これは強烈に非難を受けたためか、彼女は当該ツイートを削除、代わりに直下のリプライに対して以下のツイートをしました。

「もちろんオールライブスマターであり、ホワイトも、彼らのやり方で生きています」「前述のツイートの意味するところはこういうことです」という感じの意味ですが、なんとも誤魔化し感がぬぐえません。

少なくとも非常に不注意な言動でしょう。

ケンブリッジ大学は以下ツイートで「合法的な意見の表明をする権利を当校は守ります」などと、意味深なタイミングで一般論を展開しています。 

もちろん、私は彼女が解雇されるべきとは思えませんし、この程度の表現が認められなくて、表現の自由はあり得ないと思います。
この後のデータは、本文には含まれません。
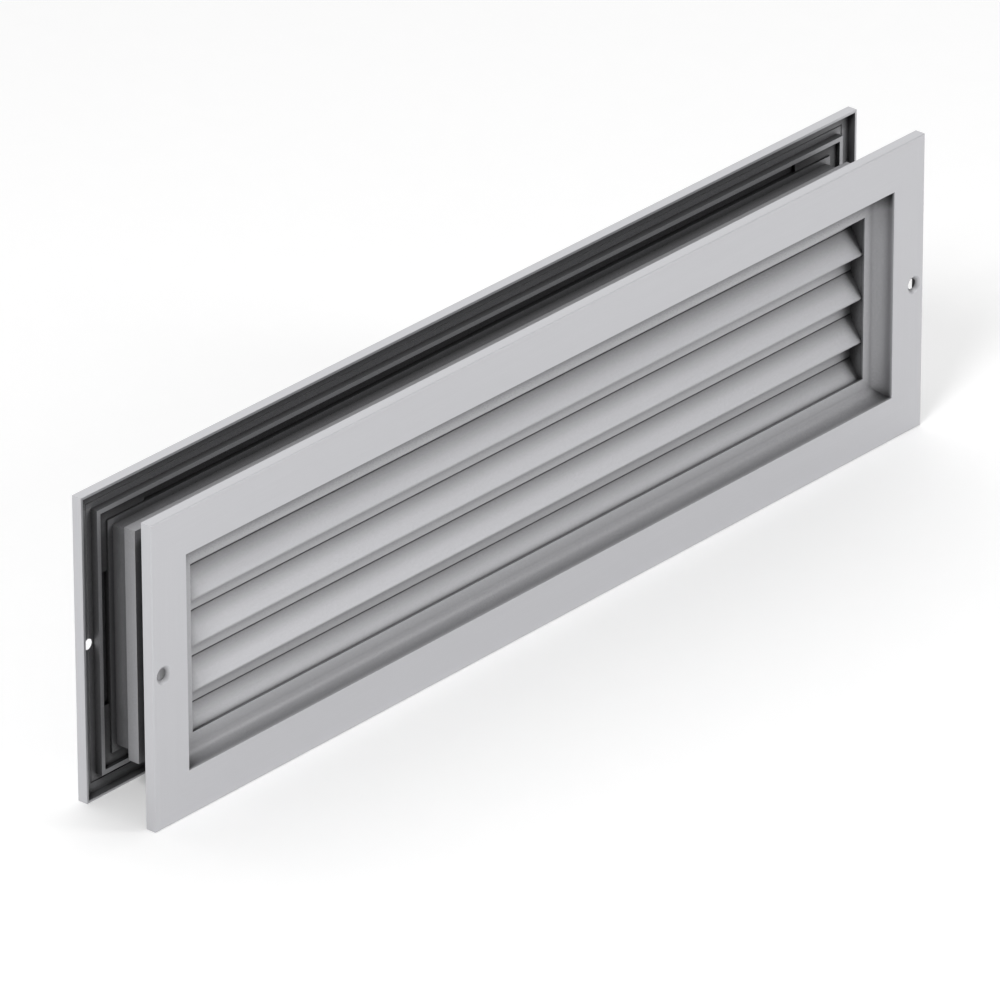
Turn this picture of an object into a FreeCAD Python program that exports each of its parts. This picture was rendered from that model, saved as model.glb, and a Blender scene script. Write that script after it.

しかし、ならばバーンリーの男女の事例はいったい何なのか。

イギリス社会のダブルスタンダードが表出している事案だと思います。

ロザラムやブリストルの事件の温床

英少女1400人性的暴行―訴え続けた女性の闘い - WSJ

13歳少女らをたらい回し、ソマリア系性暴力集団に有罪 英国 写真1枚 国際ニュース:AFPBB News

イギリスでは「ロザラム事件」のように、移民が組織的な性犯罪を行っていても現地警察が検挙せずに放置されていたという問題があり、しかも同様の事件が複数の都市で発生しています。

White Lives Matterに関するイギリス社会のこのような態度が国内治安を悪化させていると思うのですが、左派集団の声が大きいようで、混乱は続きそうです。